_Work to be completed_
Find the line containing "place = DISC_MIDDLE + mirrored(Vector(hinge)" and copy it exactly, along with every line after it up to and including the line containing "imported = [obj". Copy nothing else.

_Collected material_
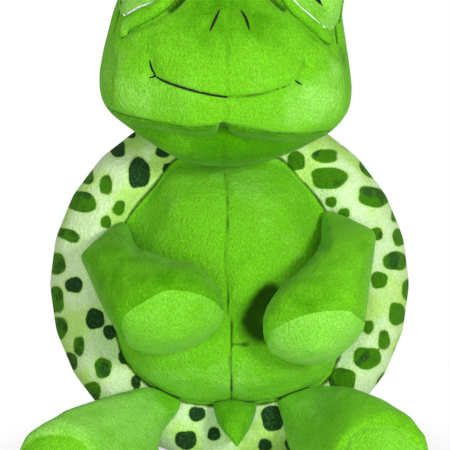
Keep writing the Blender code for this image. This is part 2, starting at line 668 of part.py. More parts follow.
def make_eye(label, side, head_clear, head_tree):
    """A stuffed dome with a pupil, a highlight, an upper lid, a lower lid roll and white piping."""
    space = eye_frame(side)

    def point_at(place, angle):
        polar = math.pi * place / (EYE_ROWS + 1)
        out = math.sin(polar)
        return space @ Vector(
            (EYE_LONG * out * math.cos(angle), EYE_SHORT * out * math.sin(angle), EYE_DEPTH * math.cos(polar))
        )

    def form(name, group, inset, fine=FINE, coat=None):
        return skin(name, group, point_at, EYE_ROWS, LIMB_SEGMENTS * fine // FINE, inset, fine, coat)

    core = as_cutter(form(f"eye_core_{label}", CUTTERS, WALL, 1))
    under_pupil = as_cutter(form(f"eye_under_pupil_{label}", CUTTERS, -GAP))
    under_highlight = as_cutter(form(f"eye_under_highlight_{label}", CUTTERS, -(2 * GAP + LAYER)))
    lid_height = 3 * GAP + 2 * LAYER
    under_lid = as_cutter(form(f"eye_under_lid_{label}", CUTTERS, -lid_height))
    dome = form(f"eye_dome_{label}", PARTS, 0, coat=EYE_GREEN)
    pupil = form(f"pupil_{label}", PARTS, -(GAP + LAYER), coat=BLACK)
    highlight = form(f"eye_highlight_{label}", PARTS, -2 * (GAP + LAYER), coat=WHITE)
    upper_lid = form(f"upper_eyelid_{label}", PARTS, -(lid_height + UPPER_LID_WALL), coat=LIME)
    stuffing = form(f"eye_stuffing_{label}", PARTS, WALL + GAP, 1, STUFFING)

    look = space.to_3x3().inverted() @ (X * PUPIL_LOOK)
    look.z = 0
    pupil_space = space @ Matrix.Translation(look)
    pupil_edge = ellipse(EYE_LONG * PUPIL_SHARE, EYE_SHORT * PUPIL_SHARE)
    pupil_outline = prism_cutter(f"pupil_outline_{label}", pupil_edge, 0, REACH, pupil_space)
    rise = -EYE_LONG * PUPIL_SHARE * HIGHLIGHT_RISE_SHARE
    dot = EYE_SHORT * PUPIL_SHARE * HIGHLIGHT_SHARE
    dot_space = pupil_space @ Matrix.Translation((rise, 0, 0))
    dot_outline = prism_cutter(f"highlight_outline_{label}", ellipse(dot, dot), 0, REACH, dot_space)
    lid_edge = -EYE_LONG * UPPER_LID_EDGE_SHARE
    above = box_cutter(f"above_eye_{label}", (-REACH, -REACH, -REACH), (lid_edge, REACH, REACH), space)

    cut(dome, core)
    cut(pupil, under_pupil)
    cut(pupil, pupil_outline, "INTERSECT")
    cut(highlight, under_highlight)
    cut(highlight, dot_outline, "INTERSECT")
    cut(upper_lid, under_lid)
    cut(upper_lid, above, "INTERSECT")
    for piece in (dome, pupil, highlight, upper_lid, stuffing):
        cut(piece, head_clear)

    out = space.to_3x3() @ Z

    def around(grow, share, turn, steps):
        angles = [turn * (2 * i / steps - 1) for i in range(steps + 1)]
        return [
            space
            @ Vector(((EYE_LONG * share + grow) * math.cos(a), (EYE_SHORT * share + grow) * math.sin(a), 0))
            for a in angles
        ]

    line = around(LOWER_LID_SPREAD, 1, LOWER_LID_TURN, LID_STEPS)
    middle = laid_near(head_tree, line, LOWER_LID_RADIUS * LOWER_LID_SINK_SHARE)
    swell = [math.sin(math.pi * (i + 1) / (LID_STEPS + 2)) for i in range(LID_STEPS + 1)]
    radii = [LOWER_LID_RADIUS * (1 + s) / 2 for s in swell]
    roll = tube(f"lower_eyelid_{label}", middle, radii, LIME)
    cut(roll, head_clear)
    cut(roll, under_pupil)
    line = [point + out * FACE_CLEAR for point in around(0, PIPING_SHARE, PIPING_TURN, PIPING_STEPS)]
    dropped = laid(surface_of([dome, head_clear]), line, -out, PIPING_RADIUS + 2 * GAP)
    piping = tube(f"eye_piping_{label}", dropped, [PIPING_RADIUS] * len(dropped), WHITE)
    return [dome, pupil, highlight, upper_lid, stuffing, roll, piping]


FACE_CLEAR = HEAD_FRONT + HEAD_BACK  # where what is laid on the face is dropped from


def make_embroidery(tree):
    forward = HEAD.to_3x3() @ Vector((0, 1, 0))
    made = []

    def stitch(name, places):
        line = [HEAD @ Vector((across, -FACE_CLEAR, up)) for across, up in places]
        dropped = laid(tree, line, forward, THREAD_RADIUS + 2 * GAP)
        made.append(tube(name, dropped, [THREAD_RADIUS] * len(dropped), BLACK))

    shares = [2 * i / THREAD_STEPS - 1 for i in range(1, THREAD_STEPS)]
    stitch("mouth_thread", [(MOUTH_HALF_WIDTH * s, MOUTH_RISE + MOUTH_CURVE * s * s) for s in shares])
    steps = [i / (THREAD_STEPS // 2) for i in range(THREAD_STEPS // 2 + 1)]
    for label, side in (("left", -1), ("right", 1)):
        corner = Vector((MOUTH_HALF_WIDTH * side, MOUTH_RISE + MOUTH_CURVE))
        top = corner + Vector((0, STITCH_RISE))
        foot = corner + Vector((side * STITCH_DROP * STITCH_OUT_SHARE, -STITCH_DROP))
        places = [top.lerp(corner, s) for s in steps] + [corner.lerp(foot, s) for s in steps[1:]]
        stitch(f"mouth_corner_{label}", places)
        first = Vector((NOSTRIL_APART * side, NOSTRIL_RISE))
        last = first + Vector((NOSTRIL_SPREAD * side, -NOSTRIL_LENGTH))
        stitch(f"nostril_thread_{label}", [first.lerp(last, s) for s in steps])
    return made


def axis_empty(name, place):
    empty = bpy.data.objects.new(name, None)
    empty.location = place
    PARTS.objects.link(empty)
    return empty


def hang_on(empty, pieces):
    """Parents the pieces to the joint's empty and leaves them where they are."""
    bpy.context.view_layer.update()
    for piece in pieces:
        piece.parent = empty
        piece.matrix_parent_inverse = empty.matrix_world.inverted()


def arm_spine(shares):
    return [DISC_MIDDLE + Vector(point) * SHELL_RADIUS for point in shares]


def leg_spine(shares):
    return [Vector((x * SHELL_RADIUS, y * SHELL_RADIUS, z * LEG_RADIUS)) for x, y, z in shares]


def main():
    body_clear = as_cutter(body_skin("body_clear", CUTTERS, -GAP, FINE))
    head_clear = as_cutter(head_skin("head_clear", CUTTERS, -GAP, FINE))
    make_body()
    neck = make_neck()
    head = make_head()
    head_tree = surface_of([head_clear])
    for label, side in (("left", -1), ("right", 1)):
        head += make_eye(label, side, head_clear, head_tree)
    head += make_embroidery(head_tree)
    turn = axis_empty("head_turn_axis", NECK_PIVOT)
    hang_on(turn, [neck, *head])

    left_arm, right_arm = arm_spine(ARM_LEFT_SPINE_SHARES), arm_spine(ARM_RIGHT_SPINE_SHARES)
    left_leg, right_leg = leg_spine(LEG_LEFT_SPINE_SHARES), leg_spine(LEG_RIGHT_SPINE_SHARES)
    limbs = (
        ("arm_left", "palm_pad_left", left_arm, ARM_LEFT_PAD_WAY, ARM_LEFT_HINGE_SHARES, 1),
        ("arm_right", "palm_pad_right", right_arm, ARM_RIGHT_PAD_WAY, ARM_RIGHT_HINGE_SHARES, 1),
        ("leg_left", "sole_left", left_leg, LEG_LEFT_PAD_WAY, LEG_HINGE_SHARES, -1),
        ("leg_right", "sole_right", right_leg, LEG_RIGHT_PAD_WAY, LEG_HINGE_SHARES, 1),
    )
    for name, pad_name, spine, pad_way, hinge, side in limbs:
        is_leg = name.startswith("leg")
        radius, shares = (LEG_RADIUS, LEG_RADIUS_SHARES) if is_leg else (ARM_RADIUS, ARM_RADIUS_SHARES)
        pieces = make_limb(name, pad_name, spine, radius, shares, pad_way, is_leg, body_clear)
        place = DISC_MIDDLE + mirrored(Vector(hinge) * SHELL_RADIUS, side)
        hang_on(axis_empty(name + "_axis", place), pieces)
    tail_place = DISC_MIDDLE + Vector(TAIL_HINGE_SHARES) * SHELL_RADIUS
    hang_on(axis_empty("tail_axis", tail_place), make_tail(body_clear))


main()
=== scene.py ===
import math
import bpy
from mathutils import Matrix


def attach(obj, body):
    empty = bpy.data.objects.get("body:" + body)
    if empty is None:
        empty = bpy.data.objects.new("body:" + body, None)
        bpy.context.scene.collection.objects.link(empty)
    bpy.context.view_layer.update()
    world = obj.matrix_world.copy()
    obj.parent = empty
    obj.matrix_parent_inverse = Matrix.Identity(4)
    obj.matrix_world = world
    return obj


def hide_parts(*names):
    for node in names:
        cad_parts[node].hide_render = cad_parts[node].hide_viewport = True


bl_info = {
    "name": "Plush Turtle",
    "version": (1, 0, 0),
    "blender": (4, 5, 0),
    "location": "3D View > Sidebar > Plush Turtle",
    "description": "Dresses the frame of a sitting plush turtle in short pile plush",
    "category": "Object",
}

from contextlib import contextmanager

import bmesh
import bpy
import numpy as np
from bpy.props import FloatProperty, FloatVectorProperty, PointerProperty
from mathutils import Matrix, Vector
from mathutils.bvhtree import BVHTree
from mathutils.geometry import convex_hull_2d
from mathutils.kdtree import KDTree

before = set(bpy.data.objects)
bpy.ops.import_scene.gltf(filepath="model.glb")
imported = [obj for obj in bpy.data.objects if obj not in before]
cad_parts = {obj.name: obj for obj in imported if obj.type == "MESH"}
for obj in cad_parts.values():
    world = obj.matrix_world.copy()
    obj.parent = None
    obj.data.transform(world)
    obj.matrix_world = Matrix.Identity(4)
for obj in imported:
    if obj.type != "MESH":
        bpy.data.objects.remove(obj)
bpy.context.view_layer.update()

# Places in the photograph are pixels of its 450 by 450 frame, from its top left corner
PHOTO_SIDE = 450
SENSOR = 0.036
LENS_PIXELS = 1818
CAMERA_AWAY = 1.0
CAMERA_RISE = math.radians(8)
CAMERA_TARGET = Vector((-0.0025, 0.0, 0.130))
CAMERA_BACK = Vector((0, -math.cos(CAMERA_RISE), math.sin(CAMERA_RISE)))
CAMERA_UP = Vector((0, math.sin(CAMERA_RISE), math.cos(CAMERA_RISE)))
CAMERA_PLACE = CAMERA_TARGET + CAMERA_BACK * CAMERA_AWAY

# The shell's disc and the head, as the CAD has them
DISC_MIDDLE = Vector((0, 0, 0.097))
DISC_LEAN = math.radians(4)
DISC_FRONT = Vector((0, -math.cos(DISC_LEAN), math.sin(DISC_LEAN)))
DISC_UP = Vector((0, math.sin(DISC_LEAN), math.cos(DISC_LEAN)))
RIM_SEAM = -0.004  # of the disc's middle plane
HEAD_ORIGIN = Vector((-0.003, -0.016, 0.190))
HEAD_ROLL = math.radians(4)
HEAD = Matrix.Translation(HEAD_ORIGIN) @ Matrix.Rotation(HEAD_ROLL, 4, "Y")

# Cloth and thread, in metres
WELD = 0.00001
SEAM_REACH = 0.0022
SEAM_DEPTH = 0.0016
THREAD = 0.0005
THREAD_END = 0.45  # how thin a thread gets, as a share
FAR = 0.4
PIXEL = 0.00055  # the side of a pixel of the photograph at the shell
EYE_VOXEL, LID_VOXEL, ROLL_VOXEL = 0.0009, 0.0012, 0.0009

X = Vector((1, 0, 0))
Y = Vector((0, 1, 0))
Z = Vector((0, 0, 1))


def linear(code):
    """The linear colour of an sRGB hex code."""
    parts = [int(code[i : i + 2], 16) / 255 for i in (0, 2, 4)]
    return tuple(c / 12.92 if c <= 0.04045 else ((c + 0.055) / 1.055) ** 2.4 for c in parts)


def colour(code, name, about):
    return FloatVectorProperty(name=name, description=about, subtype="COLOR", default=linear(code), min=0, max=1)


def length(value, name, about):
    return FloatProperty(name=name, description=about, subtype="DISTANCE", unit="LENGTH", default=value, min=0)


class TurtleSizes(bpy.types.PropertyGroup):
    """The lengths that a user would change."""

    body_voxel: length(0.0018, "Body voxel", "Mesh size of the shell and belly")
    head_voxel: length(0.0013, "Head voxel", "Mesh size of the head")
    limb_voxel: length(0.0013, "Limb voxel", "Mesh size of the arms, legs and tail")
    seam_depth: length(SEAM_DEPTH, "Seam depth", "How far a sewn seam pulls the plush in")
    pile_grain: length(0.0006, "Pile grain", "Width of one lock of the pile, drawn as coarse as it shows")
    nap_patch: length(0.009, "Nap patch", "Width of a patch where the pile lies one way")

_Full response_
        place = DISC_MIDDLE + mirrored(Vector(hinge) * SHELL_RADIUS, side)
        hang_on(axis_empty(name + "_axis", place), pieces)
    tail_place = DISC_MIDDLE + Vector(TAIL_HINGE_SHARES) * SHELL_RADIUS
    hang_on(axis_empty("tail_axis", tail_place), make_tail(body_clear))


main()
=== scene.py ===
import math
import bpy
from mathutils import Matrix


def attach(obj, body):
    empty = bpy.data.objects.get("body:" + body)
    if empty is None:
        empty = bpy.data.objects.new("body:" + body, None)
        bpy.context.scene.collection.objects.link(empty)
    bpy.context.view_layer.update()
    world = obj.matrix_world.copy()
    obj.parent = empty
    obj.matrix_parent_inverse = Matrix.Identity(4)
    obj.matrix_world = world
    return obj


def hide_parts(*names):
    for node in names:
        cad_parts[node].hide_render = cad_parts[node].hide_viewport = True


bl_info = {
    "name": "Plush Turtle",
    "version": (1, 0, 0),
    "blender": (4, 5, 0),
    "location": "3D View > Sidebar > Plush Turtle",
    "description": "Dresses the frame of a sitting plush turtle in short pile plush",
    "category": "Object",
}

from contextlib import contextmanager

import bmesh
import bpy
import numpy as np
from bpy.props import FloatProperty, FloatVectorProperty, PointerProperty
from mathutils import Matrix, Vector
from mathutils.bvhtree import BVHTree
from mathutils.geometry import convex_hull_2d
from mathutils.kdtree import KDTree

before = set(bpy.data.objects)
bpy.ops.import_scene.gltf(filepath="model.glb")
imported = [obj for obj in bpy.data.objects if obj not in before]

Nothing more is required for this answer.